-- begin Records shown --

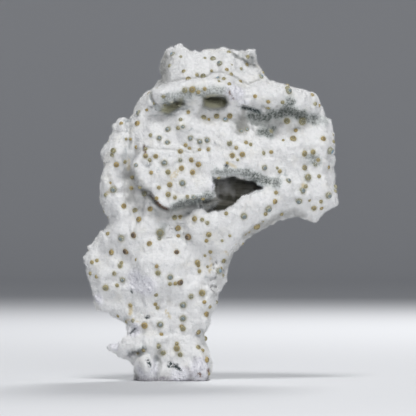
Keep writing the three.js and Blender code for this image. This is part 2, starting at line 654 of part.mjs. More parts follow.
// Points spread over the sides and the back, none of them close to another.
function hiddenPoints(geometry, count) {
  const at = geometry.getAttribute("position");
  const corners = geometry.index.array;
  const chosen = [];
  for (let n = 0; chosen.length < count && n < 20000; n++) {
    const [pick, u, v] = [1, 2, 3].map((k) => 0.5 + 0.5 * cornerValue(n, k, 0));
    const face = 3 * Math.floor((pick * corners.length) / 3);
    const [a, b, c] = [0, 1, 2].map((i) =>
      new THREE.Vector3().fromBufferAttribute(at, corners[face + i]),
    );
    const normal = b.clone().sub(a).cross(c.clone().sub(a)).normalize();
    const point = a.lerp(b, Math.sqrt(u) * (1 - v)).lerp(c, Math.sqrt(u) * v);
    if (normal.y < -0.2 || point.z < 8) continue;
    if (chosen.every((other) => other.distanceTo(point) > BALL_SPACING)) chosen.push(point);
  }
  return chosen;
}

// ---------------------------------------------------------------- the specimen

const fine = relax(surfaceOf(crust, GRID_LOW, GRID_HIGH, CELL), 3);
const net = reduce(fine, CRUST_TRIANGLES);
let specimen = solidFrom(net.positions, net.triangles);

const depthBelow = 30;
const underFoot = new THREE.BoxGeometry(120, 120, depthBelow).translate(0, 0, -depthBelow / 2);
specimen = specimen.subtract(solidOf(underFoot));

const bare = geometryOf(specimen);
for (const [x, z, diameter] of FRONT_BALLS) {
  const point = frontAt(x, z);
  if (point) specimen = specimen.add(ballAt(point, diameter));
}
hiddenPoints(bare, HIDDEN_BALLS).forEach((point, n) => {
  const share = 0.5 + 0.5 * cornerValue(n, 4, 0);
  specimen = specimen.add(ballAt(point, mix(...HIDDEN_BALL_DIAMETER, share)));
});

const mesh = new THREE.Mesh(
  geometryOf(specimen),
  new THREE.MeshStandardMaterial({ color: 0xe9e8e4, roughness: 0.95, metalness: 0 }),
);
mesh.name = "okenite_specimen";

const part = new THREE.Group();
part.add(mesh);
export default part;
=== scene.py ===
# %% [markdown]
# # Okenite with gyrolite balls
#
# The real thing is one thick, folded crust of okenite, a white mineral that grows as a pile of
# very fine needles, with small round gyrolite balls grown into it. This lesson loads the packed
# solid, which says how large everything is and where it lies, and then builds three things over
# it: a fine crust from a mathematical field, the balls, and the needles of the pile.

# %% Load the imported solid
import math

import bmesh
import bpy
import numpy as np
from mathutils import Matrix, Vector


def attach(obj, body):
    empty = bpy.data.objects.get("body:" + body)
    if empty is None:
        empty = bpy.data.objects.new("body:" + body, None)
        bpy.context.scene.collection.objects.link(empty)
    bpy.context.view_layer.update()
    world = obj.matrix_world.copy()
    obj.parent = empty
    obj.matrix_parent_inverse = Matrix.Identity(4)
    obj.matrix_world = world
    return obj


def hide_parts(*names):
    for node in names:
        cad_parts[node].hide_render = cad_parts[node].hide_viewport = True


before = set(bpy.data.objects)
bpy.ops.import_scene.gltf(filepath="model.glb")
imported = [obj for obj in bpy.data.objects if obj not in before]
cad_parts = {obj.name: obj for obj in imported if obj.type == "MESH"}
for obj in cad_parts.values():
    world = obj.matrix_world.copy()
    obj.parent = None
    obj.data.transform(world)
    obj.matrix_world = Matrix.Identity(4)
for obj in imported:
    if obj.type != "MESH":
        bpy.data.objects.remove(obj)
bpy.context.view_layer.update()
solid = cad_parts["okenite_specimen"]
MM = 0.001

# %% [markdown]
# ## The crust's values
#
# A crust like this could be sculpted by hand, scanned, or drawn by a rule. A rule is chosen here:
# each fold, lip and hollow is a short list of points with a radius, all in millimetres, so that a
# fold is moved by changing one number. The first list is the outline seen from the front. The
# second says, for places on the front, how far forward and back the crust reaches there and how
# wide its rounded rim is.

# %% The outline and the depths
OUTLINE = [
    (-18.3, -11), (-19, 8.5), (-21.5, 10.2), (-25, 11), (-28.5, 14.2), (-32.3, 15.8),
    (-29.5, 17.8), (-23.2, 20), (-21, 21.8), (-22.3, 24.5), (-22.8, 28.8), (-27.5, 32.2),
    (-37.2, 35.6), (-38.8, 42), (-40, 47.5), (-42, 55), (-44.5, 61), (-39.5, 67.3),
    (-35.8, 73.8), (-33, 74.4), (-31.9, 76), (-31.6, 81.6), (-34, 85.3), (-35.6, 90.5),
    (-33.8, 98.5), (-33.1, 106), (-33.6, 111), (-34.6, 115.3), (-31.2, 119.6), (-29.2, 122.6),
    (-28.2, 127), (-26, 130), (-23.5, 130.2), (-21, 128.2), (-18.8, 135), (-16.2, 139.3),
    (-12.3, 143.2), (-9.5, 144.3), (-6.8, 146.8), (-5.1, 151), (-4.9, 158), (-3, 162.8),
    (-0.6, 165.9), (4, 167.3), (6, 166.2), (7.2, 164.9), (10.4, 163.2), (14, 163.8),
    (18.5, 164.9), (27.5, 165.8), (31, 164.4), (34.5, 163.2), (38, 164.8), (41, 164),
    (41, 161.2), (40.4, 159.4), (43, 155.8), (45.4, 153.4), (48.7, 148.8), (61, 145.4),
    (70, 142.8), (72.2, 140.2), (74.8, 133.5), (78.6, 129.4), (80.5, 121.7), (81, 110),
    (80.6, 103), (82, 93), (81.8, 88.3), (79, 86), (75.5, 83.3), (71.8, 79.2), (69.5, 79.8),
    (66.5, 80.1), (62, 82.1), (58.5, 81.7), (54.5, 80.6), (50.5, 78.8), (45.5, 76.3), (42, 74.2),
    (37.6, 71), (34, 67.8), (30.5, 63.5), (28.2, 59.2), (26.4, 51), (23.6, 45), (22, 38.5),
    (19.2, 33.2), (18.8, 27.5), (15.7, 23.4), (16.8, 19), (18.8, 12.5), (19.5, 5), (18.5, -11),
]
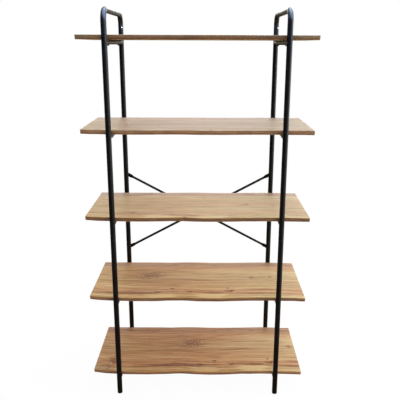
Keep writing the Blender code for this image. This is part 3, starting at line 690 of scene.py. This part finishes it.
def new_object(name, bm):
    """Object from a bmesh, in the scene."""
    mesh = bpy.data.meshes.new(name)
    bm.to_mesh(mesh)
    bm.free()
    item = bpy.data.objects.new(name, mesh)
    bpy.context.scene.collection.objects.link(item)
    return item


def make_piece(name, bm, material, slot, *nodes):
    """Finished piece from its bmesh. It stands for CAD nodes and rides on the unit's one body."""
    piece = new_object(name, bm)
    piece.data.shade_smooth()
    piece.data.set_sharp_from_angle(angle=SHARP_ANGLE)
    piece.data.materials.append(material)
    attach(piece, "root")
    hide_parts(*nodes)


def move(bm, vector):
    """Move a whole bmesh."""
    bmesh.ops.translate(bm, verts=bm.verts, vec=vector)


def set_in_place(bm, matrix):
    """Turn and move a whole bmesh."""
    bmesh.ops.transform(bm, matrix=matrix, verts=bm.verts)


def close_up(bm):
    """Merge doubled corners and point every face outwards."""
    bmesh.ops.remove_doubles(bm, verts=bm.verts, dist=MERGE_DISTANCE)
    bmesh.ops.recalc_face_normals(bm, faces=bm.faces)


def turned(profile, sides=TURNED_SIDES):
    """Bmesh of a profile of (radius, height) points turned about Z."""
    bm = bmesh.new()
    verts = [bm.verts.new((radius, 0, height)) for radius, height in profile]
    edges = [bm.edges.new(pair) for pair in zip(verts, verts[1:])]
    if profile[0][0] > 0:
        edges.append(bm.edges.new((verts[-1], verts[0])))
    bmesh.ops.spin(
        bm, geom=verts + edges, cent=(0, 0, 0), axis=(0, 0, 1), angle=2 * math.pi, steps=sides,
        use_merge=True,
    )
    close_up(bm)
    return bm


def extrude_ring(bm, ring, vector):
    """New ring of edges carried on from a ring by a vector."""
    made = bmesh.ops.extrude_edge_only(bm, edges=ring)["geom"]
    bmesh.ops.translate(bm, verts=[v for v in made if isinstance(v, bmesh.types.BMVert)], vec=vector)
    return [e for e in made if isinstance(e, bmesh.types.BMEdge)]


def ring_verts(ring):
    """Corners of a ring of edges, each once."""
    return list(dict.fromkeys(vert for edge in ring for vert in edge.verts))


def row_of_rings(sides, axis, count):
    """Bmesh of rings of one metre joined in a row, all still in one place, and each ring's edges."""
    bm = bmesh.new()
    bmesh.ops.create_circle(bm, segments=sides, radius=1.0)
    bmesh.ops.rotate(bm, verts=bm.verts, cent=(0, 0, 0), matrix=Matrix.Rotation(math.pi / 2, 3, axis))
    rings = [bm.edges[:]]
    while len(rings) < count:
        rings.append(extrude_ring(bm, rings[-1], (0, 0, 0)))
    return bm, rings


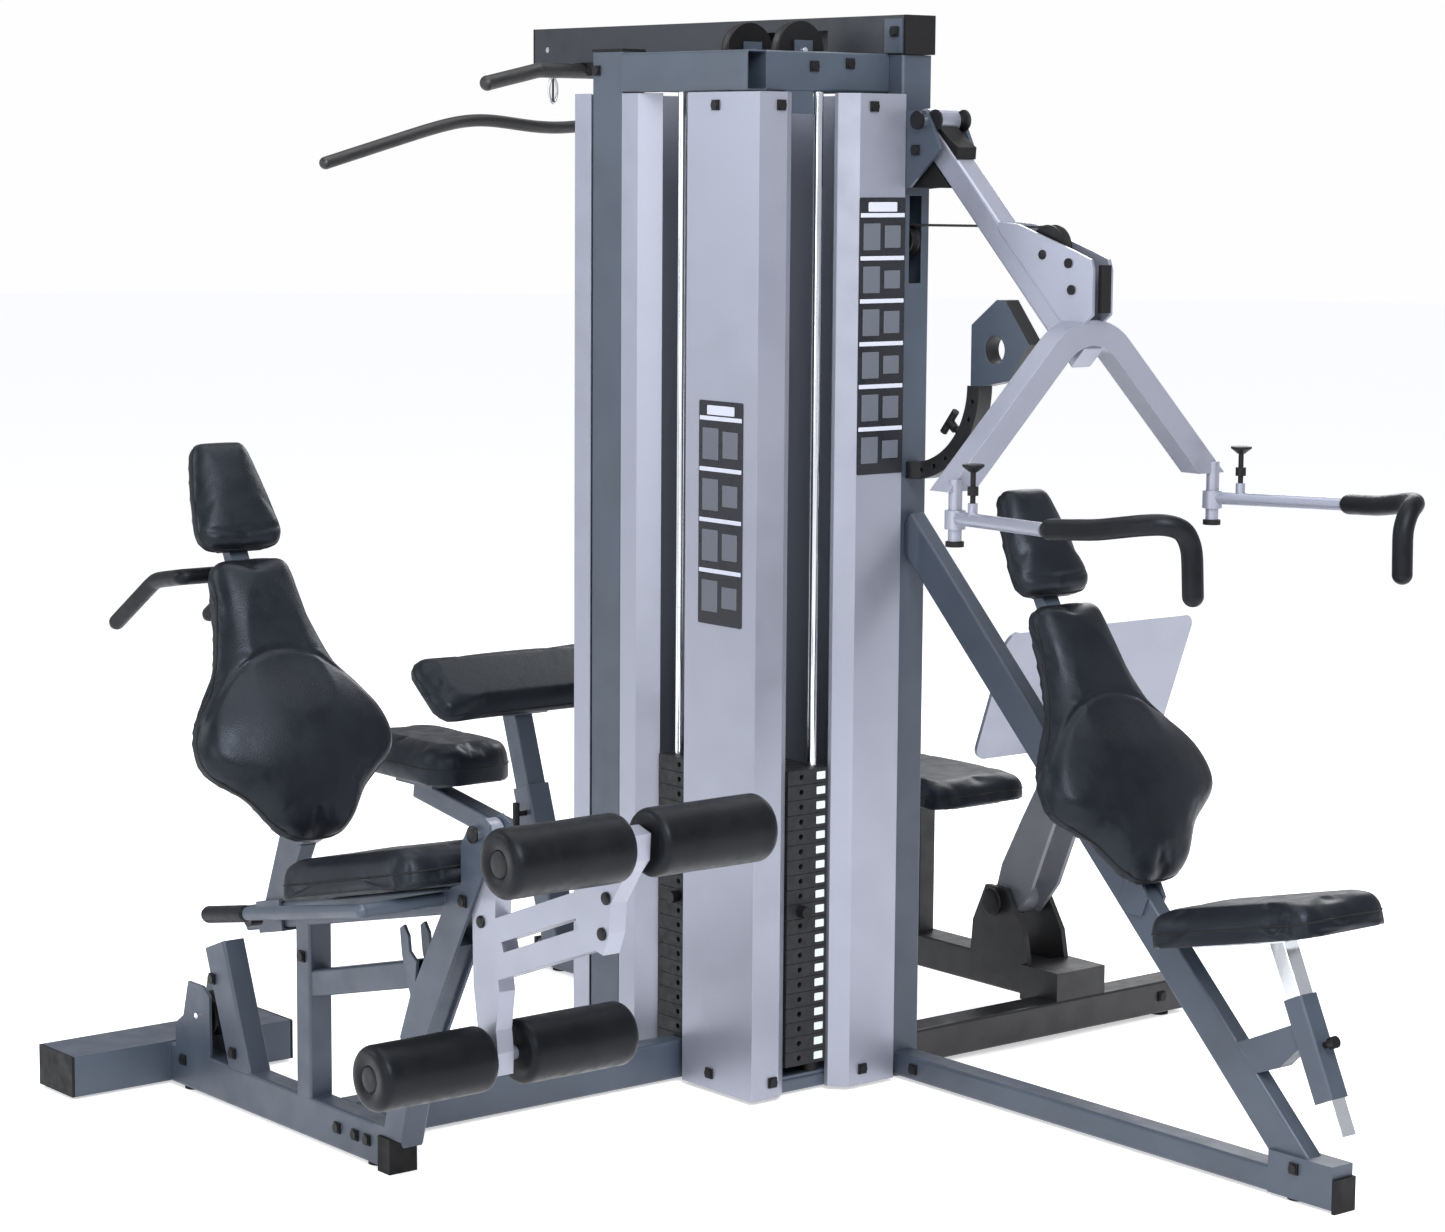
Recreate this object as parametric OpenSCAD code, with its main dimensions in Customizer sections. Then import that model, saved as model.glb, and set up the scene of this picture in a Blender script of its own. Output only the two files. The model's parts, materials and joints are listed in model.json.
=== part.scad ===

-- end Records shown --

What you are asked to do:
From the line with "const depthBelow = 30;" through the line with "before = set(bpy.data.objects)", repeat every line exactly, both ends included, and nothing outside that range.

Result for this exercise:
const depthBelow = 30;
const underFoot = new THREE.BoxGeometry(120, 120, depthBelow).translate(0, 0, -depthBelow / 2);
specimen = specimen.subtract(solidOf(underFoot));

const bare = geometryOf(specimen);
for (const [x, z, diameter] of FRONT_BALLS) {
  const point = frontAt(x, z);
  if (point) specimen = specimen.add(ballAt(point, diameter));
}
hiddenPoints(bare, HIDDEN_BALLS).forEach((point, n) => {
  const share = 0.5 + 0.5 * cornerValue(n, 4, 0);
  specimen = specimen.add(ballAt(point, mix(...HIDDEN_BALL_DIAMETER, share)));
});

const mesh = new THREE.Mesh(
  geometryOf(specimen),
  new THREE.MeshStandardMaterial({ color: 0xe9e8e4, roughness: 0.95, metalness: 0 }),
);
mesh.name = "okenite_specimen";

const part = new THREE.Group();
part.add(mesh);
export default part;
=== scene.py ===
# %% [markdown]
# # Okenite with gyrolite balls
#
# The real thing is one thick, folded crust of okenite, a white mineral that grows as a pile of
# very fine needles, with small round gyrolite balls grown into it. This lesson loads the packed
# solid, which says how large everything is and where it lies, and then builds three things over
# it: a fine crust from a mathematical field, the balls, and the needles of the pile.

# %% Load the imported solid
import math

import bmesh
import bpy
import numpy as np
from mathutils import Matrix, Vector


def attach(obj, body):
    empty = bpy.data.objects.get("body:" + body)
    if empty is None:
        empty = bpy.data.objects.new("body:" + body, None)
        bpy.context.scene.collection.objects.link(empty)
    bpy.context.view_layer.update()
    world = obj.matrix_world.copy()
    obj.parent = empty
    obj.matrix_parent_inverse = Matrix.Identity(4)
    obj.matrix_world = world
    return obj


def hide_parts(*names):
    for node in names:
        cad_parts[node].hide_render = cad_parts[node].hide_viewport = True


before = set(bpy.data.objects)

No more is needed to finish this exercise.